[WRITTEN REQUEST] Using the listing below, report all lines holding the word "scene".

>> start

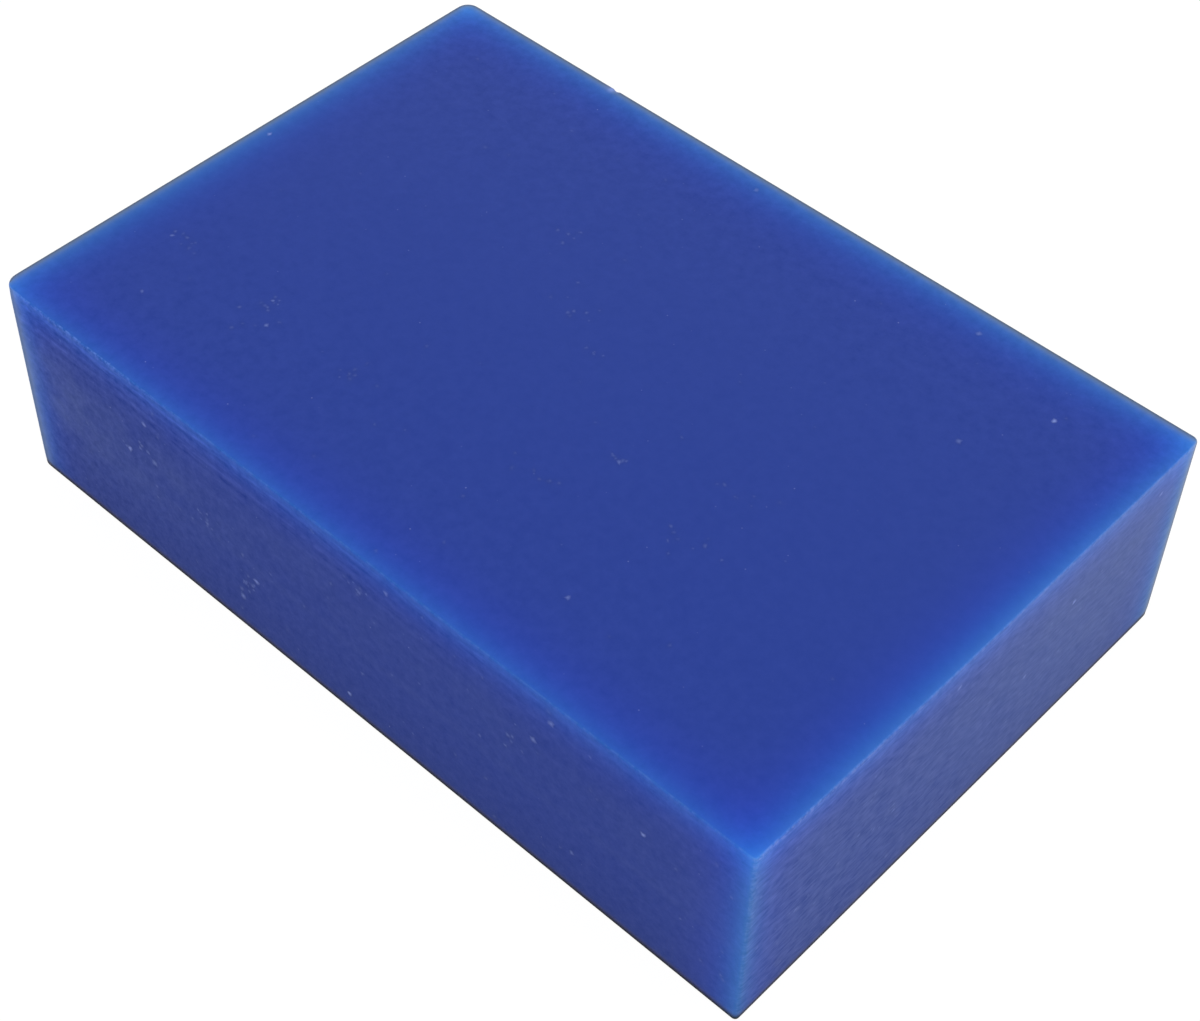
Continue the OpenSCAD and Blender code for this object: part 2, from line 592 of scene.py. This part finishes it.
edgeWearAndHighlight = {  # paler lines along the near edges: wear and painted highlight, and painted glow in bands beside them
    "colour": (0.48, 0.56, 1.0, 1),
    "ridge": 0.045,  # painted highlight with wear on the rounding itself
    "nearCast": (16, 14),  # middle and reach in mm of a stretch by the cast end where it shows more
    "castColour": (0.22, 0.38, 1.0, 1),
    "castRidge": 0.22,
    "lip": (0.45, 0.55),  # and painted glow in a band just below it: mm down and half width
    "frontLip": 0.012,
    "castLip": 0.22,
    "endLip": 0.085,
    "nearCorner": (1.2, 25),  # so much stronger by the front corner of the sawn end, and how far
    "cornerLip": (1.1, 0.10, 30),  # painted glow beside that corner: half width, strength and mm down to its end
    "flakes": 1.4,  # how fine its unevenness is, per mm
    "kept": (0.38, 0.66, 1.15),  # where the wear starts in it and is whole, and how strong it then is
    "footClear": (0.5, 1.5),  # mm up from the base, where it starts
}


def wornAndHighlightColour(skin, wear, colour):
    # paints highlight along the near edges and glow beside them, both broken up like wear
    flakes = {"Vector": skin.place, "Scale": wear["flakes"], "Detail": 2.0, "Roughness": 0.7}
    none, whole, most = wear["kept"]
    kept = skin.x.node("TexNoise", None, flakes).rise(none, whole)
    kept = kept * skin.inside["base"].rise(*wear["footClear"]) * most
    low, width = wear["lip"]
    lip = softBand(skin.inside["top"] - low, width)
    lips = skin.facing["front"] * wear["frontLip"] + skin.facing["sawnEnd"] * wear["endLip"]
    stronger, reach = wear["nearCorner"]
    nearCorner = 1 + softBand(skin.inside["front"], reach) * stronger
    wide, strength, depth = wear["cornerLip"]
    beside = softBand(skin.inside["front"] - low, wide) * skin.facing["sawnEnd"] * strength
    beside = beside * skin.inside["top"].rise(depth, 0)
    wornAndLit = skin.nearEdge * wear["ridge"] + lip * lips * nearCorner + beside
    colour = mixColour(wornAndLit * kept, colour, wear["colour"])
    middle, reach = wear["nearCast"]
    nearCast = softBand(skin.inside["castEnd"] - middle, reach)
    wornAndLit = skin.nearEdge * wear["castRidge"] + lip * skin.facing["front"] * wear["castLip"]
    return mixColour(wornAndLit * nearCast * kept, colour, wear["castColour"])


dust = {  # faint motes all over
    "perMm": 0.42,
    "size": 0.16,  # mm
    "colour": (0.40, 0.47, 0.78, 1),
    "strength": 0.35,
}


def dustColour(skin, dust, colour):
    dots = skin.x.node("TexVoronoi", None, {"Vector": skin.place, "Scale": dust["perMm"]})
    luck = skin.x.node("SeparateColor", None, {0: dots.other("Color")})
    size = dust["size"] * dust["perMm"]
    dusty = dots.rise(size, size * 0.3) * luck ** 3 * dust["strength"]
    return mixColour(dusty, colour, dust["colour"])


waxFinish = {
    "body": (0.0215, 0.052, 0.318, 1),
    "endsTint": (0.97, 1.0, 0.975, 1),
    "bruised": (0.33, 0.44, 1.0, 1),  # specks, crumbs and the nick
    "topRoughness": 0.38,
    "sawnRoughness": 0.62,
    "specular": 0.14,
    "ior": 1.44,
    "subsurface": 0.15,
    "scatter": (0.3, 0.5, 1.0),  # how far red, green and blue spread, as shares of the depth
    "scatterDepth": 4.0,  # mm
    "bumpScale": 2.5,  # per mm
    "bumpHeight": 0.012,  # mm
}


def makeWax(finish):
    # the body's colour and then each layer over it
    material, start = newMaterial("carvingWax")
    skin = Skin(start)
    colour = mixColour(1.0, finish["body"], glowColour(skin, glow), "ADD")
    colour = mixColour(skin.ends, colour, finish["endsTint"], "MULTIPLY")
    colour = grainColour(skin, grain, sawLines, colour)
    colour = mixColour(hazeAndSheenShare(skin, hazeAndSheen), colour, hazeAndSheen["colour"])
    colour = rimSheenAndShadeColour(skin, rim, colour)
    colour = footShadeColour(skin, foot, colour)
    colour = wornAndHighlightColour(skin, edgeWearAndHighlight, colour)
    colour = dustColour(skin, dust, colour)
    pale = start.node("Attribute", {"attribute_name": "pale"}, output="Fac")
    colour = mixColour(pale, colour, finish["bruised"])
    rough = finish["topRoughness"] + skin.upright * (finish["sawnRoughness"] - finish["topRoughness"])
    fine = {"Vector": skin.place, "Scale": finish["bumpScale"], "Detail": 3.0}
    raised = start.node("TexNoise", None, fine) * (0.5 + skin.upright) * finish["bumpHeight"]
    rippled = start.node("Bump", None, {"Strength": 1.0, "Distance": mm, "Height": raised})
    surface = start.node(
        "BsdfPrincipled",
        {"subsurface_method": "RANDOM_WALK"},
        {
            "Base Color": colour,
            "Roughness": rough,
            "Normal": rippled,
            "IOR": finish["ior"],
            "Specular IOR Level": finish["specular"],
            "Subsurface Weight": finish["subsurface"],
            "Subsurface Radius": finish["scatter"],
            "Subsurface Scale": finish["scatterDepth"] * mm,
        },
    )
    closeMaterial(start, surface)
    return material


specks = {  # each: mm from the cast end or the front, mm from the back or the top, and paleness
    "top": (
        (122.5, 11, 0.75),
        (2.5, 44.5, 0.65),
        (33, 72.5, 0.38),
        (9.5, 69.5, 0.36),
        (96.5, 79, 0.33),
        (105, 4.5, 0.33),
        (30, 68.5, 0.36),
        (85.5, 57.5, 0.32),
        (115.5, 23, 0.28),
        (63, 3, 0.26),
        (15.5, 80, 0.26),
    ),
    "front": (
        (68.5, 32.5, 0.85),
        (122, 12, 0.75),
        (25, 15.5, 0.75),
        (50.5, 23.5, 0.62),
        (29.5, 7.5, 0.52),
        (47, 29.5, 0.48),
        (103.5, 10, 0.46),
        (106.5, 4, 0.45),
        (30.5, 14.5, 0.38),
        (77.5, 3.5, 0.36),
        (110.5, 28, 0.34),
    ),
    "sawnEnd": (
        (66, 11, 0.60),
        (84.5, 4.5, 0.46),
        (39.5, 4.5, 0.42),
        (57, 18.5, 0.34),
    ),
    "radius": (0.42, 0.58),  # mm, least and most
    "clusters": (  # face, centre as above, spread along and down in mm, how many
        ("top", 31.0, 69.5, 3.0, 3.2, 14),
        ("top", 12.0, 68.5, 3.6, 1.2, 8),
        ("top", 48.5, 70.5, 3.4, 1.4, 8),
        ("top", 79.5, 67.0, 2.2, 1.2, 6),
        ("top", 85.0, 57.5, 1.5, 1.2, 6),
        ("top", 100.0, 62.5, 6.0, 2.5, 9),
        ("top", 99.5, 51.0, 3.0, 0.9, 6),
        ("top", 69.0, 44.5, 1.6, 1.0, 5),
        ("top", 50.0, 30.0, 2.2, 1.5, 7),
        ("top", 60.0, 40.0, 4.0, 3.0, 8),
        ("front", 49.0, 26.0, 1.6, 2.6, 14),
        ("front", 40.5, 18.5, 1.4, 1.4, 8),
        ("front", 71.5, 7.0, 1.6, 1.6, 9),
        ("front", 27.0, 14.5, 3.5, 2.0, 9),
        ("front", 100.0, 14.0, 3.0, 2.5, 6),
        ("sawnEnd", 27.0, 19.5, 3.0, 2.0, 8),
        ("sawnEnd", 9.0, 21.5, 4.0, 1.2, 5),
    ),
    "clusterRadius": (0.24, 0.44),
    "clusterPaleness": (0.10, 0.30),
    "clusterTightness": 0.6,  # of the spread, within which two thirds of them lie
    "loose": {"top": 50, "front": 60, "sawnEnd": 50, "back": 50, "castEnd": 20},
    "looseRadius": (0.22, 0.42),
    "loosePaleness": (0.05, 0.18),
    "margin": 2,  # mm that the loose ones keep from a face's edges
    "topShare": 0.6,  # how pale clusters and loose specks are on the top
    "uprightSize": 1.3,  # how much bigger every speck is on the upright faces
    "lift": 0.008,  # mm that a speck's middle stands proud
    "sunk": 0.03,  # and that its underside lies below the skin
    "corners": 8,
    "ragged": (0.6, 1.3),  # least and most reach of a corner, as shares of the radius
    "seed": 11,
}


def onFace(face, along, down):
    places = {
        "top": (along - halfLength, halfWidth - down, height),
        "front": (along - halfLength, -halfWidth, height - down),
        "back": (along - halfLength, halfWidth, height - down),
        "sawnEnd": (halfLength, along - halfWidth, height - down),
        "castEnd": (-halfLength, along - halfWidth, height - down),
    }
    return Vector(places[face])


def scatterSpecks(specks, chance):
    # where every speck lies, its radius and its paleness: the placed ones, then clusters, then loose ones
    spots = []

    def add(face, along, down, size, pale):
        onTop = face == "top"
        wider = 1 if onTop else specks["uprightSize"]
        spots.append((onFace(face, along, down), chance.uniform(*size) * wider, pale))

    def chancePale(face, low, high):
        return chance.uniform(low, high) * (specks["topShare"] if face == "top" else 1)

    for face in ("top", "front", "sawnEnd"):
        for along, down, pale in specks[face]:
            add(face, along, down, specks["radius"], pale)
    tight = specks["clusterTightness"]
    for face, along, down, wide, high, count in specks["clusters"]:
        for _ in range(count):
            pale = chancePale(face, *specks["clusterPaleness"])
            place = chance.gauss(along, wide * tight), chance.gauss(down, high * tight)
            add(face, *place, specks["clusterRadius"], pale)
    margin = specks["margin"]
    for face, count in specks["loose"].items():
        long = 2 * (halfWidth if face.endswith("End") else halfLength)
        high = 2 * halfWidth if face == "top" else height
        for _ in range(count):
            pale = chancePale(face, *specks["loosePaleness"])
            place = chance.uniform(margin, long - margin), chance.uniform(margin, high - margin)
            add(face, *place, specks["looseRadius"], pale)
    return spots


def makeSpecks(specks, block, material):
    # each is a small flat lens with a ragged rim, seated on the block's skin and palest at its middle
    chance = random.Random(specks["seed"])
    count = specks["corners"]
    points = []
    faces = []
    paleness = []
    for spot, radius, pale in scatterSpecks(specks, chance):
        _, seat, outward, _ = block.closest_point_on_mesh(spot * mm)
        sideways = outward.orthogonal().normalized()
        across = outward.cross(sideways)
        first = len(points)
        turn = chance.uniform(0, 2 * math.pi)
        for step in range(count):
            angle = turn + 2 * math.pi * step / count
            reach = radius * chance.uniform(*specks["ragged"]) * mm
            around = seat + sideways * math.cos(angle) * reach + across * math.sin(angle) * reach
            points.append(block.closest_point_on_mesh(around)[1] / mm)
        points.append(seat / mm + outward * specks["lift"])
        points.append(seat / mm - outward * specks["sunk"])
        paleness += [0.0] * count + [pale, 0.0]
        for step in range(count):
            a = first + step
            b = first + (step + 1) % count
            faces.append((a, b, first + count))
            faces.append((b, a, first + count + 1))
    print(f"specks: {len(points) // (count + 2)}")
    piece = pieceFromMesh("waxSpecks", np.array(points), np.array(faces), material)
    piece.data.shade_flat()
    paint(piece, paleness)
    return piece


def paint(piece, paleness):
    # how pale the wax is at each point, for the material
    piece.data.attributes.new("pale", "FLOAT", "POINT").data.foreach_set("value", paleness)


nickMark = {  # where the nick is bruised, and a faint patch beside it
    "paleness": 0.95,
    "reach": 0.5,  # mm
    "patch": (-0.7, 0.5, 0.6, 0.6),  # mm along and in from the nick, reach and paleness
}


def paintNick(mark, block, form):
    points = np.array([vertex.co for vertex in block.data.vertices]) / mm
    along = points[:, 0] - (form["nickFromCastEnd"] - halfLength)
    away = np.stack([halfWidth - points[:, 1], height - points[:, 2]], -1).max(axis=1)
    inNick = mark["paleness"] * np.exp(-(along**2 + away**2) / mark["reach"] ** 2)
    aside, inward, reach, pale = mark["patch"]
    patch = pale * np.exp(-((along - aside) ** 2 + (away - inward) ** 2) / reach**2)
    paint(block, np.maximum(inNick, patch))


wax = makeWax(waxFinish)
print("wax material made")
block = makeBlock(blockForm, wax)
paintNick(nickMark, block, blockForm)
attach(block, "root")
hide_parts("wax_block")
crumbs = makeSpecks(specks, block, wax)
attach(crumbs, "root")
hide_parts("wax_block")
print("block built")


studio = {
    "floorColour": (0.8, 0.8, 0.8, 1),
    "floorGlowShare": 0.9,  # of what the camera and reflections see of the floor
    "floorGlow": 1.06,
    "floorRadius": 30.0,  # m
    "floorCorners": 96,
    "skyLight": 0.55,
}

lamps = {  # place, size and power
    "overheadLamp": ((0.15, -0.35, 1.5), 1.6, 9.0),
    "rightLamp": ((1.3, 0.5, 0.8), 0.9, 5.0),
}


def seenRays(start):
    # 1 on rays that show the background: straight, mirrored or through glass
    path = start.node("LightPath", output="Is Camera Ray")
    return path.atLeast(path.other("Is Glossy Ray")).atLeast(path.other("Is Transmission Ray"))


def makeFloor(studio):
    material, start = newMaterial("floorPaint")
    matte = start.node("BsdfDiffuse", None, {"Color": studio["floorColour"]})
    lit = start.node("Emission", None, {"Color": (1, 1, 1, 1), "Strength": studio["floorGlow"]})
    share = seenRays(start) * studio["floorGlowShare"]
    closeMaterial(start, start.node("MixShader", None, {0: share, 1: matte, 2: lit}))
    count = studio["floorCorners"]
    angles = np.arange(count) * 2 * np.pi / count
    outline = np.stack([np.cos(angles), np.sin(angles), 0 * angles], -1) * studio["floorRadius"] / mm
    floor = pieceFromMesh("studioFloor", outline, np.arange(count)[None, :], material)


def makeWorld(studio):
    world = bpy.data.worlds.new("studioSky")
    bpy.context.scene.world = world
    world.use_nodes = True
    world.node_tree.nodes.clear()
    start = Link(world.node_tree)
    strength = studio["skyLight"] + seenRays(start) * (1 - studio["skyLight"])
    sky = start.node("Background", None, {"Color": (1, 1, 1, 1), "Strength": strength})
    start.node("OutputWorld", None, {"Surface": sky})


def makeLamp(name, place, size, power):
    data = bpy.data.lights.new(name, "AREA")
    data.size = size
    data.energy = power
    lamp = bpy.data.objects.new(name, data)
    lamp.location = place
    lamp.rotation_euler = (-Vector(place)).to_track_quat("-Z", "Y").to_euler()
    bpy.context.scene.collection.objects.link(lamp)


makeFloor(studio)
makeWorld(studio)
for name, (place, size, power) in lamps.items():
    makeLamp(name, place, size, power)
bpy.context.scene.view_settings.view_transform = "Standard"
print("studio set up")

>> end

[RESULT]
Continue the OpenSCAD and Blender code for this object: part 2, from line 592 of scene.py. This part finishes it.
    bpy.context.scene.world = world
    bpy.context.scene.collection.objects.link(lamp)
bpy.context.scene.view_settings.view_transform = "Standard"